DATA BLOCK —
** begin **
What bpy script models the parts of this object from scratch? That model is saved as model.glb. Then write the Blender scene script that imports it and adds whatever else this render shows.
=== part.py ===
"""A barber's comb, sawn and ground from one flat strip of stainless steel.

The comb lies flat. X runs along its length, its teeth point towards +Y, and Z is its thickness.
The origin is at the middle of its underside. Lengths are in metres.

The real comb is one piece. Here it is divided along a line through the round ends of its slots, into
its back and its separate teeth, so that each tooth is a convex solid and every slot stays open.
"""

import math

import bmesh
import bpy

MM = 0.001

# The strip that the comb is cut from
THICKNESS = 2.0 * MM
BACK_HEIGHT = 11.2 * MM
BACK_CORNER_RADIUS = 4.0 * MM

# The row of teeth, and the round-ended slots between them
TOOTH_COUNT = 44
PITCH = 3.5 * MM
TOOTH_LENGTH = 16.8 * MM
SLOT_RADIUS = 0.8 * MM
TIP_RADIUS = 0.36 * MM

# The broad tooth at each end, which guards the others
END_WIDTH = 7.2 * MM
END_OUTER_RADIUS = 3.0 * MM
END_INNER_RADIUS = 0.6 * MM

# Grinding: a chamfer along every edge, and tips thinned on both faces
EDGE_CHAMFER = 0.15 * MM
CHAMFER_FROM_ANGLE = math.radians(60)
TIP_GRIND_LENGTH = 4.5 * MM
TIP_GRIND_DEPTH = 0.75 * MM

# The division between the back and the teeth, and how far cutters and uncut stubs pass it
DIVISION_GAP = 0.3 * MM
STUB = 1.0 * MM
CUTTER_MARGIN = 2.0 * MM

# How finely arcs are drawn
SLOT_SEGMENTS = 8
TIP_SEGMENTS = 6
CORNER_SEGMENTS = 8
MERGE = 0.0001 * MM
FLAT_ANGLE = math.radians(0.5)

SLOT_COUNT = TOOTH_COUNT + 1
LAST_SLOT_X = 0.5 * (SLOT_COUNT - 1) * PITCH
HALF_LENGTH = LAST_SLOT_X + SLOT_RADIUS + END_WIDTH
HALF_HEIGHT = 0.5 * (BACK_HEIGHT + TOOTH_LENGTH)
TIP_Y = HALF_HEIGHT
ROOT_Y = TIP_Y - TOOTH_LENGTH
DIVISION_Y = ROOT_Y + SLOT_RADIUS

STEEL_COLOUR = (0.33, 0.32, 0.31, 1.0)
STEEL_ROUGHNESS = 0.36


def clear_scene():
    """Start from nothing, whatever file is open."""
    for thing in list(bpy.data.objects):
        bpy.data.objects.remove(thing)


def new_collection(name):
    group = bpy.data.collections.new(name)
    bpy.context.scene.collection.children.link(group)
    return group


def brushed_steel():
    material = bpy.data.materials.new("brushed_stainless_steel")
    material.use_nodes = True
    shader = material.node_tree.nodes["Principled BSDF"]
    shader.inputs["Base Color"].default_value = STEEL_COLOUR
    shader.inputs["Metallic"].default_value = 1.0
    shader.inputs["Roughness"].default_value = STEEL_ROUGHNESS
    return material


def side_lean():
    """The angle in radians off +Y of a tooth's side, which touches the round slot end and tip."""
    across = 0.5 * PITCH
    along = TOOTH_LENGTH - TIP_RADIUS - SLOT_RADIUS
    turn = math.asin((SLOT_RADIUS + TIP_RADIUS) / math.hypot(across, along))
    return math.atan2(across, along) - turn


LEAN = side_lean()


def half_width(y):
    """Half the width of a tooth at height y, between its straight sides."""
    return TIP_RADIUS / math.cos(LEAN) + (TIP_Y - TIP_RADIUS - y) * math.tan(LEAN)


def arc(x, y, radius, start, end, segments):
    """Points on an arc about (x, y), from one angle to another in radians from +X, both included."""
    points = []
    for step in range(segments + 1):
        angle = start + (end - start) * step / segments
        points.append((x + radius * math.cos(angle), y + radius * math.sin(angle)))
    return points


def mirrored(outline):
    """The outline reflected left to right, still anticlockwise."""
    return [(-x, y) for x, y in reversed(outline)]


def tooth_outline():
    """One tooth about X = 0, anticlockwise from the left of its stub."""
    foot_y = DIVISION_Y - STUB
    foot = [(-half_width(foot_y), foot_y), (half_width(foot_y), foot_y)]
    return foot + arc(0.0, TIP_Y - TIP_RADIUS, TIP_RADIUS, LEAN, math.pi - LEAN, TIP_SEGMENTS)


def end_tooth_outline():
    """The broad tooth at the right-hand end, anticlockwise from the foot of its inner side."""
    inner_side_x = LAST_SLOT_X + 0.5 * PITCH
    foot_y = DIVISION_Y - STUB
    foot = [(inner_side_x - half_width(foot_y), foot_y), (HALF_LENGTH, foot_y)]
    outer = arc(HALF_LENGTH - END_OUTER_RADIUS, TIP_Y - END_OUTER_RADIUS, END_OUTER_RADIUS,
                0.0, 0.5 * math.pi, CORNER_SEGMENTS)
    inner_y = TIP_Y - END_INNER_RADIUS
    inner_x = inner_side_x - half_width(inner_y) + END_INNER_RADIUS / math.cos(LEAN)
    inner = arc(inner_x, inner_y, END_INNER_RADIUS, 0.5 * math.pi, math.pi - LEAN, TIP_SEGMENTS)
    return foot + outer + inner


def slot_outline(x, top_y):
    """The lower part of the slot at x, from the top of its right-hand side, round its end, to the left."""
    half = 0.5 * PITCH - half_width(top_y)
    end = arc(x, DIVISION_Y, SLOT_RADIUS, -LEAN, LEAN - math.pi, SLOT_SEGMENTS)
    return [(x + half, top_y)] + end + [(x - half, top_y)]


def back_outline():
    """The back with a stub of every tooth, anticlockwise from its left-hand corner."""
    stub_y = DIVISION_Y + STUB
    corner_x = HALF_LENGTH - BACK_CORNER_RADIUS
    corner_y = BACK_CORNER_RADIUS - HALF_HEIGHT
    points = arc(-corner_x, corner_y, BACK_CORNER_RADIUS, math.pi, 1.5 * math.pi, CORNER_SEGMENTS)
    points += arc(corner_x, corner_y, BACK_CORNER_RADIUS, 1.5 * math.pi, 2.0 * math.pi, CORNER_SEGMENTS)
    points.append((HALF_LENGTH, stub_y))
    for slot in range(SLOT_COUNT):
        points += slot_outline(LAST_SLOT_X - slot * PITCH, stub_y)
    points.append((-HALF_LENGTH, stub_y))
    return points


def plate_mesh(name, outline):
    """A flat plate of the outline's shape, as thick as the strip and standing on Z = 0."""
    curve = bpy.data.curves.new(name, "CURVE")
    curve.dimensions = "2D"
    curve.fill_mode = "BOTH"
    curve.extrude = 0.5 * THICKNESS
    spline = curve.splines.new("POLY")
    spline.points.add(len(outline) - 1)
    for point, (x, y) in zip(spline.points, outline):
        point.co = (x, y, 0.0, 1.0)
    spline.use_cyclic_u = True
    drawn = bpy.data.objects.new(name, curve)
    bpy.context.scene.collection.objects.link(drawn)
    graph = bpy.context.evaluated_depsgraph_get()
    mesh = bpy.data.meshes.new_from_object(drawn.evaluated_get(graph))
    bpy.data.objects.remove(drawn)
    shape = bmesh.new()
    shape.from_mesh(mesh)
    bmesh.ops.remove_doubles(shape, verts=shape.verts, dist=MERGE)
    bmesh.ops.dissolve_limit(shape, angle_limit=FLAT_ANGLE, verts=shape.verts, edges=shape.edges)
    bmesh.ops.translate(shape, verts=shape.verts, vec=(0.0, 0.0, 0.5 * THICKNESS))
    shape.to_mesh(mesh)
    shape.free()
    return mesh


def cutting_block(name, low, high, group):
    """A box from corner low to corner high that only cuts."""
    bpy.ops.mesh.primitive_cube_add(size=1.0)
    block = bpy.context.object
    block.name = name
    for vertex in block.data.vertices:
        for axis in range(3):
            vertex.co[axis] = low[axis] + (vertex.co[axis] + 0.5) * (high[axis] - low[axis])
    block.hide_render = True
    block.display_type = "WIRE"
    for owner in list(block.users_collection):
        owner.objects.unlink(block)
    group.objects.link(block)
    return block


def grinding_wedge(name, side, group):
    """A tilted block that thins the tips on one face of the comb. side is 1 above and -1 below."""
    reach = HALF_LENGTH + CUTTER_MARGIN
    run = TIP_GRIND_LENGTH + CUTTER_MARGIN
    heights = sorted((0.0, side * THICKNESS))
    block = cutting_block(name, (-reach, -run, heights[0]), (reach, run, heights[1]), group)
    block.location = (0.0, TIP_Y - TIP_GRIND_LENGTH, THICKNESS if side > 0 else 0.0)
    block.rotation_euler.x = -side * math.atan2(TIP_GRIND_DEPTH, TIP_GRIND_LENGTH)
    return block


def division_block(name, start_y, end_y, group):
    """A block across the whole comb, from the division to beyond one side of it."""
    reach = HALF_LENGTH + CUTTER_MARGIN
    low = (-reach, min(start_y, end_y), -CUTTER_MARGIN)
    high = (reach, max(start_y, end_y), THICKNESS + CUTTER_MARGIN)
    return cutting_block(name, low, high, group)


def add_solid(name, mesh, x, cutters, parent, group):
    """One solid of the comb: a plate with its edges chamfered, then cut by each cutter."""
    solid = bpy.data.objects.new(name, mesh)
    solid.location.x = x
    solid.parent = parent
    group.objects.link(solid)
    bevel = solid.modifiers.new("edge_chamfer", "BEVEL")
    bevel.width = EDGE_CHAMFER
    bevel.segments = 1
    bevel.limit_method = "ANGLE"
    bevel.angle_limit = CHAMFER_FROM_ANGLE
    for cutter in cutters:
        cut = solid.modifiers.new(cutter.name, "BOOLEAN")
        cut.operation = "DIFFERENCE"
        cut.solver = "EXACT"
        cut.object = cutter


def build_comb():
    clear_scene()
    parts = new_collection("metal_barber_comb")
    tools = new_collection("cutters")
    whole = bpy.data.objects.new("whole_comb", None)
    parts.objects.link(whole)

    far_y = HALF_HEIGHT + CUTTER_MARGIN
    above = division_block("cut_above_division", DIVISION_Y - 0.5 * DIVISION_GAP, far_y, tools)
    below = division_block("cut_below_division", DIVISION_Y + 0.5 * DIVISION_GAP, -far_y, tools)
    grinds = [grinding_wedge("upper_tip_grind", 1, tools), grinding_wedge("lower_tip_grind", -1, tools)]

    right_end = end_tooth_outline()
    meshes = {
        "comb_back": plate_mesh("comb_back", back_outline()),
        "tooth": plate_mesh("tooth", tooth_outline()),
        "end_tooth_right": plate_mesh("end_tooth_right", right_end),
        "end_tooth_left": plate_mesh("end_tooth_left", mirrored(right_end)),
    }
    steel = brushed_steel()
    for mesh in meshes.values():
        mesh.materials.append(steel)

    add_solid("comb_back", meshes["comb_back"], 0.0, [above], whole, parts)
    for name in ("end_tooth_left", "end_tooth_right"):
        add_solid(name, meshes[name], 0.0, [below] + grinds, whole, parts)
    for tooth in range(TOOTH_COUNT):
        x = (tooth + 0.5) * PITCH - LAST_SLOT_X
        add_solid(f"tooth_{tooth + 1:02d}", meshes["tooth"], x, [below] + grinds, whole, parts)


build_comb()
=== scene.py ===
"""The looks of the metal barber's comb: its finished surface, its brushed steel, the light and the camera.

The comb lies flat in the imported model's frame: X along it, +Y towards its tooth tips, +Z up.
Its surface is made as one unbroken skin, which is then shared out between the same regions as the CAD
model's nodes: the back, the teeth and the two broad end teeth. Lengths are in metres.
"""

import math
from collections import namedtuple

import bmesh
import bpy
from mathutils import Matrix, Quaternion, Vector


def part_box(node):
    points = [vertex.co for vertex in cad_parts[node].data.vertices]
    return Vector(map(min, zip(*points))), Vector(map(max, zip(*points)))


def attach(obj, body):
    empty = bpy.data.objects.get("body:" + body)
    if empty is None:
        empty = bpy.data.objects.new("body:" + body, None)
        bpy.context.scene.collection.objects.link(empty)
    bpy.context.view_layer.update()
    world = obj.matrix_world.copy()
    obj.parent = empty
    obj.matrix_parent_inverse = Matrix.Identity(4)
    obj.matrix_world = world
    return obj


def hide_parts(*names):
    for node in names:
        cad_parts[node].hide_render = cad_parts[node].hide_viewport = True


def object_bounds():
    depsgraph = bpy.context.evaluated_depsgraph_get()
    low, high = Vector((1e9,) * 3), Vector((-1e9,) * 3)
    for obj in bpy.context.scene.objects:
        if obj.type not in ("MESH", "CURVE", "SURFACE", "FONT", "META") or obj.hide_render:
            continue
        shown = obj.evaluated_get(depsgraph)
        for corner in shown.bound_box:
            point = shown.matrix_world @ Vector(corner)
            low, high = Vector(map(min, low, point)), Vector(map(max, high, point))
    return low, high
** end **
EXERCISE AIM —
Your task is to transcribe only the lines from the line containing "[above], whole, parts)" through the line containing "from collections import namedtuple", word for word.

THE SOLUTION —
    add_solid("comb_back", meshes["comb_back"], 0.0, [above], whole, parts)
    for name in ("end_tooth_left", "end_tooth_right"):
        add_solid(name, meshes[name], 0.0, [below] + grinds, whole, parts)
    for tooth in range(TOOTH_COUNT):
        x = (tooth + 0.5) * PITCH - LAST_SLOT_X
        add_solid(f"tooth_{tooth + 1:02d}", meshes["tooth"], x, [below] + grinds, whole, parts)


build_comb()
=== scene.py ===
"""The looks of the metal barber's comb: its finished surface, its brushed steel, the light and the camera.

The comb lies flat in the imported model's frame: X along it, +Y towards its tooth tips, +Z up.
Its surface is made as one unbroken skin, which is then shared out between the same regions as the CAD
model's nodes: the back, the teeth and the two broad end teeth. Lengths are in metres.
"""

import math
from collections import namedtuple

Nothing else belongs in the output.